Beal had 12 points in the first quarter and followed it up with another nine in the second, he led all scorers with 21 at halftime. Wall was right on his heels, his 13 points in the second quarter gave him 19 at the break. DeRozan and Valanciunas led Toronto with 14 and 12 points respectively. Both teams shot over 50%, but Toronto’s issues were their 13 turnovers that led to 22 Washington points.
The Wizards took control of the game in the third quarter. Fueled by their defense, Washington outscored the Raptors 32-21 in the period. The starting five played most of the quarter for the Wizards, every single one of them scored at least one basket. While Beal went cold, Marcin Gortat started scoring off those runs to the rim. Wall was in full maestro mode, pulling every single string just right in screen/rolls as he picked apart the Raptors defense. The Wizards pushed the lead to 22 at one point and Ty Lawson hit a triple as time expired to give Washington a 101-82 lead at the end of three.

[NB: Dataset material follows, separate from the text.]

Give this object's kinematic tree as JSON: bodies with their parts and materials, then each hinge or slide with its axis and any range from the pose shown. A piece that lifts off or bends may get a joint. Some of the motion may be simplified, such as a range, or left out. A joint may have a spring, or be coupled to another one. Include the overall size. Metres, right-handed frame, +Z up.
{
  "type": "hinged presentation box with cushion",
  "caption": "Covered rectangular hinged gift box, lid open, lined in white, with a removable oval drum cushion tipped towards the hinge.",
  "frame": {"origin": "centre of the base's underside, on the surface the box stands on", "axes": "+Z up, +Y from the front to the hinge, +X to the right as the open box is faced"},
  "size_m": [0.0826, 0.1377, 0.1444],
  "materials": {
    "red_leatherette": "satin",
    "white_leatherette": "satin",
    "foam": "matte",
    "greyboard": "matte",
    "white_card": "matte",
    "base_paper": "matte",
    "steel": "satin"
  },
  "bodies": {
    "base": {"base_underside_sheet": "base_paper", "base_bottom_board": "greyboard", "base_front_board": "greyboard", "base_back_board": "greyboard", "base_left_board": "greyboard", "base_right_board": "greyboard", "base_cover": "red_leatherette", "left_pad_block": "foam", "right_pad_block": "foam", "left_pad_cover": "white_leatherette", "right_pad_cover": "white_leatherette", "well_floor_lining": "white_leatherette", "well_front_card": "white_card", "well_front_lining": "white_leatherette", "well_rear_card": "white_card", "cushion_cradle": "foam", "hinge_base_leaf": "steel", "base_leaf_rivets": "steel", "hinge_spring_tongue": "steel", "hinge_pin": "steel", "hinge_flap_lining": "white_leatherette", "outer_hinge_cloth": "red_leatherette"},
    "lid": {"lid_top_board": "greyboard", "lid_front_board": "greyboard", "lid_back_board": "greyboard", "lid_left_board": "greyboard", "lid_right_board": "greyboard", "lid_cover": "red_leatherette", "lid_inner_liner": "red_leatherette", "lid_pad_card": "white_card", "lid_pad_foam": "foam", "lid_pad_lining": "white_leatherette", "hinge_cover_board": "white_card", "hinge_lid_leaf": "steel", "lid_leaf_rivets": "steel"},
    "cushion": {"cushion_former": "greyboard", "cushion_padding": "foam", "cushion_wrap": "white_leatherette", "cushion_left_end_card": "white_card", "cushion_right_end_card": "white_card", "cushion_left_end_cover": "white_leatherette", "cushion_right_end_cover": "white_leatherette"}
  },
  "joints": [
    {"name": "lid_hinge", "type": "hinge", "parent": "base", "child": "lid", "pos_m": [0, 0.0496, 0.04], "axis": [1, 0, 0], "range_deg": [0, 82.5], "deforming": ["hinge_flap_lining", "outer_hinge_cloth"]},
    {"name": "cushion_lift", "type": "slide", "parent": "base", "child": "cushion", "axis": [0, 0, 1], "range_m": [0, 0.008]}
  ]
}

The closest the Raptors got in the fourth period was when Lowry hit his fifth three pointer of the night, cutting Toronto’s deficit to 13. Scott Brooks chose to go small with about seven minutes left in the game and it paid off. Mike Scott was the center in a lineup with Kelly Oubre, Otto Porter, Beal, and Wall. Scott scored seven of his 12 points in the period, helping Washington trade baskets and secure the win.
Game 4 is Sunday at 6pm Eastern at Capital One Arena in Washington, D.C.

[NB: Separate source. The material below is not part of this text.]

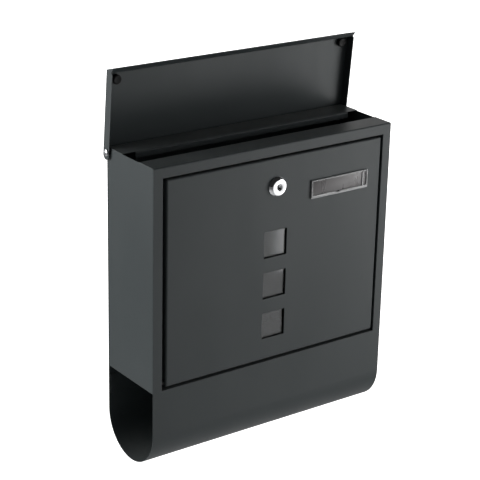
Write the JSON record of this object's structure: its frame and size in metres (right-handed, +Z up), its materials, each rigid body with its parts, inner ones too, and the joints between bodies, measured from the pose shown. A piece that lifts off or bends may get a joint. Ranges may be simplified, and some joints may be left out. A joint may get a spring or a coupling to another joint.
{
  "type": "wall mounted mailbox",
  "caption": "Wall-hung sheet-steel letter box with a top mail slot under a hinged lid, a locking drop-down front door with square windows, and an open newspaper trough underneath.",
  "frame": {"origin": "centre of the four wall fixing holes, on the wall plane that the bosses bear on", "axes": "+X to the viewer's right along the box, -Y out of the front away from the wall, +Y into the wall, +Z up"},
  "size_m": [0.3716, 0.115, 0.4992],
  "materials": {
    "anthracite_paint": "fine-textured satin powder coat, anthracite grey",
    "zinc_steel": "bright zinc plate",
    "lock_chrome": "polished chrome plate",
    "brass": "stamped brass",
    "black_nylon": "moulded nylon",
    "black_rubber": "matt rubber",
    "black_foam": "closed-cell foam tape",
    "clear_pane": "clear acrylic sheet",
    "clear_plastic": "clear moulded plastic"
  },
  "bodies": {
    "case": {"front_shell": "anthracite_paint", "back_panel": "anthracite_paint", "left_side_panel": "anthracite_paint", "right_side_panel": "anthracite_paint", "floor_panel": "anthracite_paint", "door_hinge_pin_left": "zinc_steel", "door_hinge_pin_right": "zinc_steel", "lid_rivet_left": "zinc_steel", "lid_rivet_right": "zinc_steel", "door_hinge_bush_left": "black_nylon", "door_hinge_bush_right": "black_nylon", "lid_spacer_left": "black_nylon", "lid_spacer_right": "black_nylon"},
    "lid": {"lid": "anthracite_paint", "lid_bumper_left": "black_rubber", "lid_bumper_right": "black_rubber"},
    "door": {"door": "anthracite_paint", "window_gasket": "black_foam", "window_pane": "clear_pane", "pane_clips": "zinc_steel", "lock_housing": "lock_chrome", "lock_washer": "zinc_steel", "lock_nut": "zinc_steel", "nameplate_holder": "clear_plastic", "nameplate_cover": "clear_plastic"},
    "lock_rotor": {"lock_plug": "lock_chrome", "lock_wafers": "brass", "lock_cam": "zinc_steel", "cam_washer": "zinc_steel", "cam_screw": "zinc_steel"}
  },
  "joints": [
    {"name": "lid_hinge", "type": "hinge", "parent": "case", "child": "lid", "pos_m": [0, -0.0109, 0.1342], "axis": [1, 0, 0], "range_deg": [0, 81.9]},
    {"name": "door_hinge", "type": "hinge", "parent": "case", "child": "door", "pos_m": [0, -0.104, -0.138], "axis": [1, 0, 0], "range_deg": [0, 105]},
    {"name": "lock_turn", "type": "hinge", "parent": "door", "child": "lock_rotor", "pos_m": [0, -0.11, 0.0865], "axis": [0, 1, 0], "range_deg": [0, 90]}
  ]
}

Foul Trouble. Both Markieff Morris and Ian Mahinmi picked up fouls at a rapid rate in this one. That’s a large reason that Morris played just 18 minutes, just six of those minutes came in the first half. Both of them were productive in their roles, but they couldn’t stay on the floor. The worst part is they were committing silly fouls.
Defense. The Wizards have been wildly inconsistent this year, one of the few things that has rang true is when they play defense, they’re a good team. Last night against Toronto, the Wizards played with an edge and were extremely physical with Raptors players when guarding the ball. Washington didn’t shy away from contact and it paid off, there also seemed to be a better attention to detail. Outside of Morris and Mahinmi, the Wizards players did a good job staying down on fakes and switching. They can do better with their closeouts though, they were so focused on taking away or running Raptors players off the three point line that their wild closeouts sometimes led to open shots for Toronto.

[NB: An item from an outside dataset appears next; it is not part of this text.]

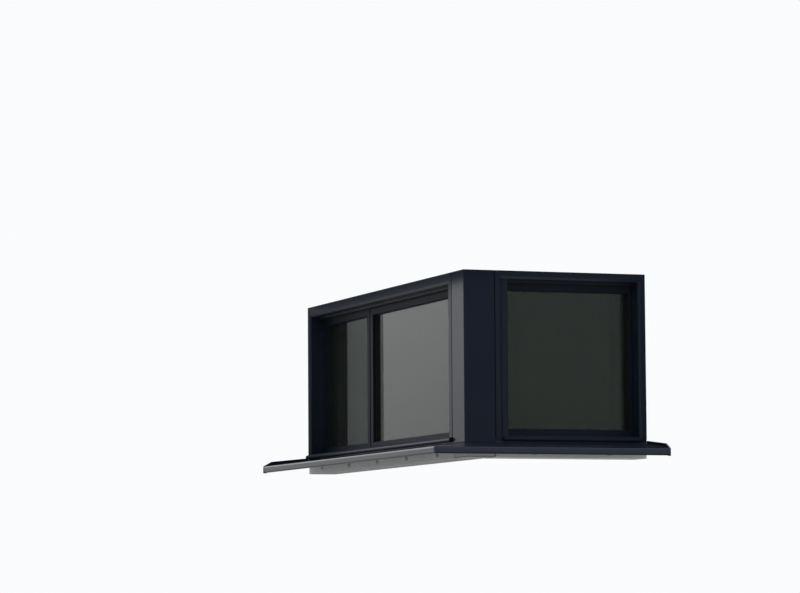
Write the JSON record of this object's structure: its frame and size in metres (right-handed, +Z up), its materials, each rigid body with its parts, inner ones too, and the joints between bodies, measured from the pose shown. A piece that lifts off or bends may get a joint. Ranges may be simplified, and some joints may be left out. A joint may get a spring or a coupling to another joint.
{
  "type": "corner window",
  "caption": "Anthracite corner window: a long and a short glazed unit meet at a clad post, over one deep folded sill with a mitred corner.",
  "frame": {"origin": "centre of the corner post's foot plate, at the underside of the base", "axes": "+Z up; +X along the short right unit and +Y along the long left unit, away from the corner; the outer faces look along -Y and -X"},
  "size_m": [1.394, 2.918, 1.03],
  "materials": {
    "frame_coating": "satin blue-black powder coat",
    "sill_coating": "satin blue-black powder coat, dusty",
    "window_glass": "clear float glass, dark seen from outside",
    "black_rubber": "matt",
    "edge_spacer": "matt black",
    "base_plastic": "matt pale grey",
    "post_steel": "galvanised",
    "insulation_foam": "grey rigid foam",
    "handle_metal": "satin anodised",
    "zinc_steel": "galvanised"
  },
  "bodies": {
    "root": {"fixing_lugs": "zinc_steel", "frame_seals": "black_rubber", "handles": "handle_metal", "hinges": "handle_metal", "left_base": "base_plastic", "left_fixed_light_beads": "frame_coating", "left_fixed_light_gaskets": "black_rubber", "left_fixed_light_glass": "window_glass", "left_fixed_light_rails": "frame_coating", "left_fixed_light_spacers": "edge_spacer", "left_fixed_light_stiles": "frame_coating", "left_frame_bottom": "frame_coating", "left_frame_head": "frame_coating", "left_frame_jamb_end": "frame_coating", "left_frame_jamb_post": "frame_coating", "left_meeting_post": "frame_coating", "left_sash_beads": "frame_coating", "left_sash_gaskets": "black_rubber", "left_sash_glass": "window_glass", "left_sash_rails": "frame_coating", "left_sash_spacers": "edge_spacer", "left_sash_stiles": "frame_coating", "left_sill": "sill_coating", "left_sill_cap": "sill_coating", "left_weather_bar": "frame_coating", "post_core": "post_steel", "post_cover_inside": "frame_coating", "post_cover_outside": "frame_coating", "post_insulation": "insulation_foam", "right_base": "base_plastic", "right_frame_bottom": "frame_coating", "right_frame_head": "frame_coating", "right_frame_jamb_end": "frame_coating", "right_frame_jamb_post": "frame_coating", "right_sash_beads": "frame_coating", "right_sash_gaskets": "black_rubber", "right_sash_glass": "window_glass", "right_sash_rails": "frame_coating", "right_sash_spacers": "edge_spacer", "right_sash_stiles": "frame_coating", "right_sill": "sill_coating", "right_sill_cap": "sill_coating", "right_weather_bar": "frame_coating", "sill_brackets": "zinc_steel", "sill_joint_cover": "sill_coating"}
  },
  "joints": []
}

Wall. He was very aggressive on both ends of the floor, he was fighting through screens on the defensive end which played a role in keeping Toronto’s offense off schedule. On the offensive end, he showed why he’s one of the league’s best floor generals. In the second quarter he went full Mark Jackson and operated out of the post, the first three times he was facilitating. Two of his assists out of the post led to three pointers and the second was for an easy lay in at the rim. On the fourth time in the post, he looked off the help before spinning baseline and hitting a floater off the glass. The Raptors didn’t have an answer for it and the Wizards should make a habit of getting Wall in the post against Lowry a few times each game going forward. John was also in full control in nearly every pick-and-roll situation, manipulating the Toronto defense to make plays for his teammates time and time again. Lastly, he never stopped putting pressure on the defense and his midrange jumper was falling which certainly didn’t make things easy on the Raptors.
Beal. He came off a historically poor performance from a franchise standpoint in Game 2 and responded with a 28 point outing on 10-of-19 shooting. One of the keys to his success was that he didn’t waste time dancing with the ball(this got him in trouble during the regular season), instead being efficient with his dribble by getting to his spots and shooting. This was the 16th time in his playoff career that he’s scored 25 plus points and Washington needed all of them. Another reason he was successful was that he didn’t just settle for shots, he was the aggressor whether that meant attacking off the bounce or fighting through contact to run his man off screens.
Bench. The Wizards got great minutes from both Mike Scott and Kelly Oubre Jr. The duo scored 24 of Washington’s 35 bench points and they were active on defense, especially Kelly. He played one of his best games of the season on that end of the floor, using his length to disrupt several Toronto possessions. Scott played 28 minutes due to Markieff being in foul trouble, but he was very impactful in his time on the floor. He played some small-ball five (center) and that lineup really put stress on the Raptors on both ends of the floor. Scott did a good job of finding open spaces on the offensive end and he shot a perfect 4-for-4 from the floor, including two three pointers. Ty Lawson had five points and four rebounds in his 15 minutes on the floor, he did a great job of keeping the pace that John set with the starters when he was on the floor without Wall. Whether it was off a make or miss, he was looking to advance the ball upcourt as quick as possible. He gives the second unit a different feel because he can facilitate or get his own whenever needed.